Your instructions:
Find the line that contains "# edge of the". Repeat that line and all lines following it, exactly, through the end of the listing below.

Information shown:
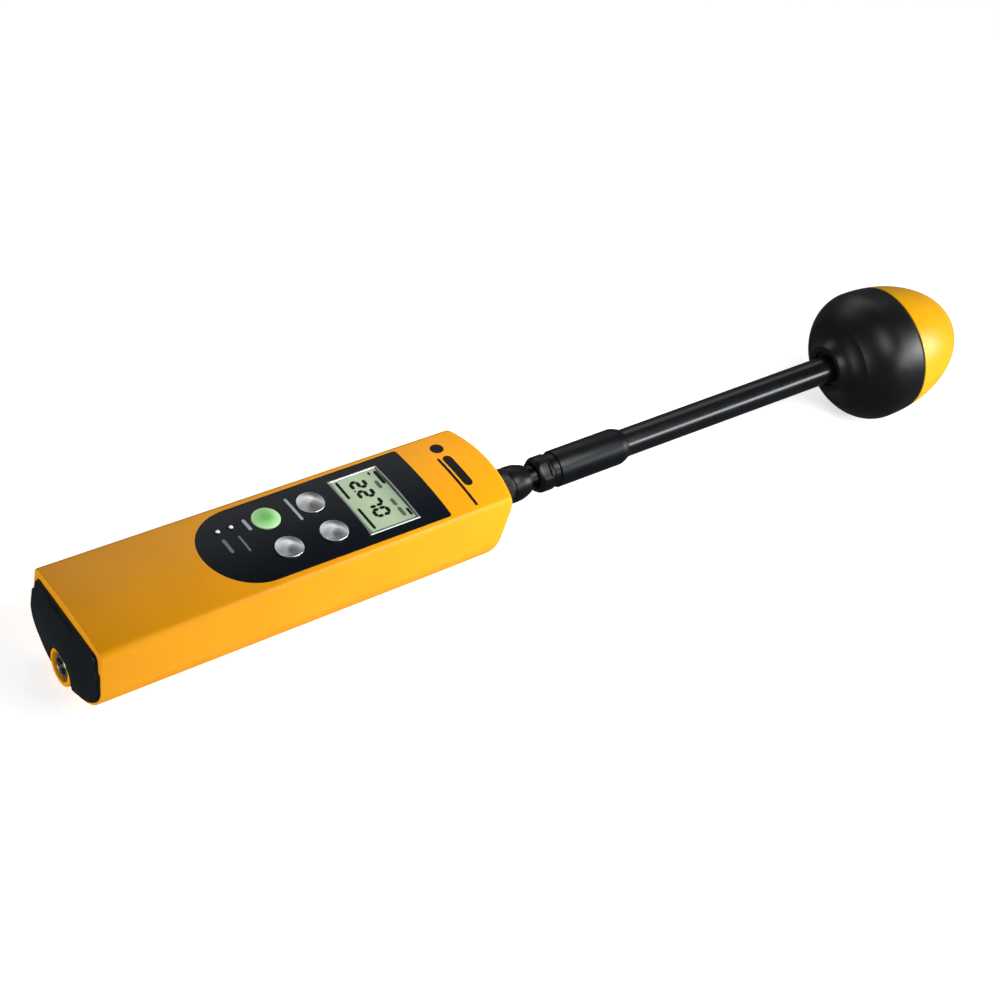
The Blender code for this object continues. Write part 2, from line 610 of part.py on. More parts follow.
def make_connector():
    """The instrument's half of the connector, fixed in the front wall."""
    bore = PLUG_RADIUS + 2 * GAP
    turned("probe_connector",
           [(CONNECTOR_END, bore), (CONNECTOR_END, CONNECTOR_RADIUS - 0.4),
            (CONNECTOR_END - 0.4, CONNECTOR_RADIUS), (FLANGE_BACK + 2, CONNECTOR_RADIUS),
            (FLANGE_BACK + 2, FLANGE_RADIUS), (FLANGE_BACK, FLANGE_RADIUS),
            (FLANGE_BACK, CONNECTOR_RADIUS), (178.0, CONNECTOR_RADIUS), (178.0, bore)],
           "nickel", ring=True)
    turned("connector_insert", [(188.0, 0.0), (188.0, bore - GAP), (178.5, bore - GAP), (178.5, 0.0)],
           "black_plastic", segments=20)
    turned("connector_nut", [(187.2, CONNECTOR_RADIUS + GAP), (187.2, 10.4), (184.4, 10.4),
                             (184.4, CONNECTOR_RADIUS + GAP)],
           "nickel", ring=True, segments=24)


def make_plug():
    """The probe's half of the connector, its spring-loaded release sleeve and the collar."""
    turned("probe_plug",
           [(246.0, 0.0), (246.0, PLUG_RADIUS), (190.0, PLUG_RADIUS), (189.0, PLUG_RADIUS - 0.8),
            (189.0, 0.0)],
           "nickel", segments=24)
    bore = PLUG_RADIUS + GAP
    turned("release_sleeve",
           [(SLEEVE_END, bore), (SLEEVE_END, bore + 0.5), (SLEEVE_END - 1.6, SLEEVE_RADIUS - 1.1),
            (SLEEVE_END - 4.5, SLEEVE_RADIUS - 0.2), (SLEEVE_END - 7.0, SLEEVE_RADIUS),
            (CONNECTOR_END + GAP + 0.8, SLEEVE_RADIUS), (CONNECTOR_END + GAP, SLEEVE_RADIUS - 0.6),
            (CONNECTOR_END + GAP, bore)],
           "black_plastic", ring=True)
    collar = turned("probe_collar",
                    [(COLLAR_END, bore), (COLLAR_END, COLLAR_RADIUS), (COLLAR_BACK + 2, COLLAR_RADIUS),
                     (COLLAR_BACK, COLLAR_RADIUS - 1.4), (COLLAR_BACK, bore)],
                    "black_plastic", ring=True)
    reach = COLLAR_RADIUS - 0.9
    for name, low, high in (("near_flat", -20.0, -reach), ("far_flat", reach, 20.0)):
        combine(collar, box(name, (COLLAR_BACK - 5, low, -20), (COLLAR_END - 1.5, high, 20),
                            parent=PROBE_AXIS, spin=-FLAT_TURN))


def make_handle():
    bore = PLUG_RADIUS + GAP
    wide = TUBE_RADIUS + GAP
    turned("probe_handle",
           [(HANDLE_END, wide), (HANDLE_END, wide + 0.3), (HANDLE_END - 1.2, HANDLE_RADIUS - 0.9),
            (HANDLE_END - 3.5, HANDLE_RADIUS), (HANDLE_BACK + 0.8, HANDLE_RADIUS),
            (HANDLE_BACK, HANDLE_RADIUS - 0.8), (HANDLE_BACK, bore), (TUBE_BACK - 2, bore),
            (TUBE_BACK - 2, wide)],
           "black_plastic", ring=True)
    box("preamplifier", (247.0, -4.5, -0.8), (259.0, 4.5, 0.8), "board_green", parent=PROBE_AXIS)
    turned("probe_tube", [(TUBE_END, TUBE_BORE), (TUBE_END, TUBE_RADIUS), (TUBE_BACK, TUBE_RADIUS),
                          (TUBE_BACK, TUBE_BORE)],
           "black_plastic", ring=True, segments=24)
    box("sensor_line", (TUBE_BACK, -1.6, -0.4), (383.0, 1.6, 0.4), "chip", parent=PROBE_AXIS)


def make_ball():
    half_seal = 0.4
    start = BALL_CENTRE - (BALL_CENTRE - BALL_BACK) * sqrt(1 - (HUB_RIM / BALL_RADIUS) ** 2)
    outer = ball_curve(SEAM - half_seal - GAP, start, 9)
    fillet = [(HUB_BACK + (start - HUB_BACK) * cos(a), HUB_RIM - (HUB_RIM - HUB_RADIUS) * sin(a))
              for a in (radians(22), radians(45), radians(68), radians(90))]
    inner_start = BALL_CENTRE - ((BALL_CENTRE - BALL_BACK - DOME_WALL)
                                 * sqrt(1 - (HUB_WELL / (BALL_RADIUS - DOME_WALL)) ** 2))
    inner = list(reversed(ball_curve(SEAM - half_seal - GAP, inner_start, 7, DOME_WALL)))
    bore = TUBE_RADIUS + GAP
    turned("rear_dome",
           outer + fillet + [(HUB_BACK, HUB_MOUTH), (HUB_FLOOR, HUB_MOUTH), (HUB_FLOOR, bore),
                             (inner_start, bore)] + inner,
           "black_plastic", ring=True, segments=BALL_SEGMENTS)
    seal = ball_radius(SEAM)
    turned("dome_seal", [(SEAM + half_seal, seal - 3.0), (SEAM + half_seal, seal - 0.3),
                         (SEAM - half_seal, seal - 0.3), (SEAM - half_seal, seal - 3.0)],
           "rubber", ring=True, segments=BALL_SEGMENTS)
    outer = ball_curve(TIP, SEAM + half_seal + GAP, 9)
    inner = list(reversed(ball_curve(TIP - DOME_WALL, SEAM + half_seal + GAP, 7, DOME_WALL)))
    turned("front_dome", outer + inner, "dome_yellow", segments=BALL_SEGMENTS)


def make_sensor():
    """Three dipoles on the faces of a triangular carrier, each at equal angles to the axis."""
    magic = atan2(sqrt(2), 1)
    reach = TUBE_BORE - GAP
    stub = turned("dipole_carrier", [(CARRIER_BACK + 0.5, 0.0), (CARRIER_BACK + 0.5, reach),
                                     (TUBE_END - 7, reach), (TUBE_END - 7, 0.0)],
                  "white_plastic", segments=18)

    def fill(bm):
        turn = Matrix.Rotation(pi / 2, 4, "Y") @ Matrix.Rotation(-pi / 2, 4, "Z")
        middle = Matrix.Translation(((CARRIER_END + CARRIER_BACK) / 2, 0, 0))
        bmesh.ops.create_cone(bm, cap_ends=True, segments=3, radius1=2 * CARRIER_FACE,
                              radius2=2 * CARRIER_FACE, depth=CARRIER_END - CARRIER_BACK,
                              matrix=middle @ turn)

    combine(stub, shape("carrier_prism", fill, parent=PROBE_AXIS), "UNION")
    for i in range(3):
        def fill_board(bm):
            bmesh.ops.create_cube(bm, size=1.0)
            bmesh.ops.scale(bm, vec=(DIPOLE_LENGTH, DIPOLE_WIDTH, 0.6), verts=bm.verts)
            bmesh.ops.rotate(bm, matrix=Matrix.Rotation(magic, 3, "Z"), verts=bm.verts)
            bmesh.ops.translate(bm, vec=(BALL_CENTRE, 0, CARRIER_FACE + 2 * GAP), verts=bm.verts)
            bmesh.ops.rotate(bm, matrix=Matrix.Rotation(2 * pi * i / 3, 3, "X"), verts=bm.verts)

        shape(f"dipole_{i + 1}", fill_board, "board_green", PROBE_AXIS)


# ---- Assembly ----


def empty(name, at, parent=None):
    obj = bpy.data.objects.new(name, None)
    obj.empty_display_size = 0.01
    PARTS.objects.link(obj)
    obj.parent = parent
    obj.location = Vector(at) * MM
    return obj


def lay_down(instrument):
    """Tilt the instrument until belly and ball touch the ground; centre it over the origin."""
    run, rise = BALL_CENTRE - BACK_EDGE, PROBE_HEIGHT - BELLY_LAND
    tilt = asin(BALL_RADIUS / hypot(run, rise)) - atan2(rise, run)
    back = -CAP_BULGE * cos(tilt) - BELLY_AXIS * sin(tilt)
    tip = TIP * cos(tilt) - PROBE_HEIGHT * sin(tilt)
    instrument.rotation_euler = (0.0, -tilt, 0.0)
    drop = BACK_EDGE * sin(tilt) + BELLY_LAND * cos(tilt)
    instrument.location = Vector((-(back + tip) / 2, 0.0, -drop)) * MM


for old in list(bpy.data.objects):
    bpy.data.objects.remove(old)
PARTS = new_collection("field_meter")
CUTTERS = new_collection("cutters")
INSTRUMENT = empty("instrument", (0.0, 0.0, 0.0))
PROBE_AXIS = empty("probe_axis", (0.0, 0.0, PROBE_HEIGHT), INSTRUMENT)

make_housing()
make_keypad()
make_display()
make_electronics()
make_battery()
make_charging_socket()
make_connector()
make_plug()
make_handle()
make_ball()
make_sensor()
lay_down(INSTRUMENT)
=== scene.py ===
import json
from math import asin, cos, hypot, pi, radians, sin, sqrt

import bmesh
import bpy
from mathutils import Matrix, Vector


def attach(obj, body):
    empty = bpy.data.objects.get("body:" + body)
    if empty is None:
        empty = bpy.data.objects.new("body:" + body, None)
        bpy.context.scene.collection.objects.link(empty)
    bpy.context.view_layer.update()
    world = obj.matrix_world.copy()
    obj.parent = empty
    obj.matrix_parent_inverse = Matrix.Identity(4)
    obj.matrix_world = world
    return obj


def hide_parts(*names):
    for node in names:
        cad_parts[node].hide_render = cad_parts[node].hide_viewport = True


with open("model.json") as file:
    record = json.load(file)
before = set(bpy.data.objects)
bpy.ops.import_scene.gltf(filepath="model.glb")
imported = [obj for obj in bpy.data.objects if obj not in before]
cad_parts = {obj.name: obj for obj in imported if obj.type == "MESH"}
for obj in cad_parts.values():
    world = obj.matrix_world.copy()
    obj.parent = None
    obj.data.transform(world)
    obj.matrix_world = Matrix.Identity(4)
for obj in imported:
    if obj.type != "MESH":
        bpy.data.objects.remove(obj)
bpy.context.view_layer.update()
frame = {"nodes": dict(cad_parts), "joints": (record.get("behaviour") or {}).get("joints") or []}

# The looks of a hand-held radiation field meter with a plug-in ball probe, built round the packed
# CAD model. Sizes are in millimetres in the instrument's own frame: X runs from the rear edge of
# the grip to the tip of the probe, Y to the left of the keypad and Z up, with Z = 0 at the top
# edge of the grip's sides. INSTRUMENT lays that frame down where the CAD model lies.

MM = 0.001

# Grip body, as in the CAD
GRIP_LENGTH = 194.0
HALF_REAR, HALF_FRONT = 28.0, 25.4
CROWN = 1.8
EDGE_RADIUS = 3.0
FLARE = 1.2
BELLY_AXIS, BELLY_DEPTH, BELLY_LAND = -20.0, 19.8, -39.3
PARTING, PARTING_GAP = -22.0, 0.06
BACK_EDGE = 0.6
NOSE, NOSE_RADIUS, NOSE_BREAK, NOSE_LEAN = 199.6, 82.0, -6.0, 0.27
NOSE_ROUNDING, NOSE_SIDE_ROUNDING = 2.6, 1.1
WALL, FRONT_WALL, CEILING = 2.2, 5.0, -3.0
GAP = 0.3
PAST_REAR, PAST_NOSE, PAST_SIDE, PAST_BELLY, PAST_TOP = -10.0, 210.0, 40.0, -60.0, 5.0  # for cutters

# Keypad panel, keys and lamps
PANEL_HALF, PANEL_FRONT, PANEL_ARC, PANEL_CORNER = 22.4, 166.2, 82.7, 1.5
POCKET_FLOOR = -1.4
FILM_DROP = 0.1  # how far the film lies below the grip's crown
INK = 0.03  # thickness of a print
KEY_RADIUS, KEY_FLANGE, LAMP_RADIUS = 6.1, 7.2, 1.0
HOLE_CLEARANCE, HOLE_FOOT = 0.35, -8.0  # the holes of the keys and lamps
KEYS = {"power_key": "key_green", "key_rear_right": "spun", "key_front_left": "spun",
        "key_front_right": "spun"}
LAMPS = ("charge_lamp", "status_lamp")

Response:
# edge of the grip's sides. INSTRUMENT lays that frame down where the CAD model lies.

MM = 0.001

# Grip body, as in the CAD
GRIP_LENGTH = 194.0
HALF_REAR, HALF_FRONT = 28.0, 25.4
CROWN = 1.8
EDGE_RADIUS = 3.0
FLARE = 1.2
BELLY_AXIS, BELLY_DEPTH, BELLY_LAND = -20.0, 19.8, -39.3
PARTING, PARTING_GAP = -22.0, 0.06
BACK_EDGE = 0.6
NOSE, NOSE_RADIUS, NOSE_BREAK, NOSE_LEAN = 199.6, 82.0, -6.0, 0.27
NOSE_ROUNDING, NOSE_SIDE_ROUNDING = 2.6, 1.1
WALL, FRONT_WALL, CEILING = 2.2, 5.0, -3.0
GAP = 0.3
PAST_REAR, PAST_NOSE, PAST_SIDE, PAST_BELLY, PAST_TOP = -10.0, 210.0, 40.0, -60.0, 5.0  # for cutters

# Keypad panel, keys and lamps
PANEL_HALF, PANEL_FRONT, PANEL_ARC, PANEL_CORNER = 22.4, 166.2, 82.7, 1.5
POCKET_FLOOR = -1.4
FILM_DROP = 0.1  # how far the film lies below the grip's crown
INK = 0.03  # thickness of a print
KEY_RADIUS, KEY_FLANGE, LAMP_RADIUS = 6.1, 7.2, 1.0
HOLE_CLEARANCE, HOLE_FOOT = 0.35, -8.0  # the holes of the keys and lamps
KEYS = {"power_key": "key_green", "key_rear_right": "spun", "key_front_left": "spun",
        "key_front_right": "spun"}
LAMPS = ("charge_lamp", "status_lamp")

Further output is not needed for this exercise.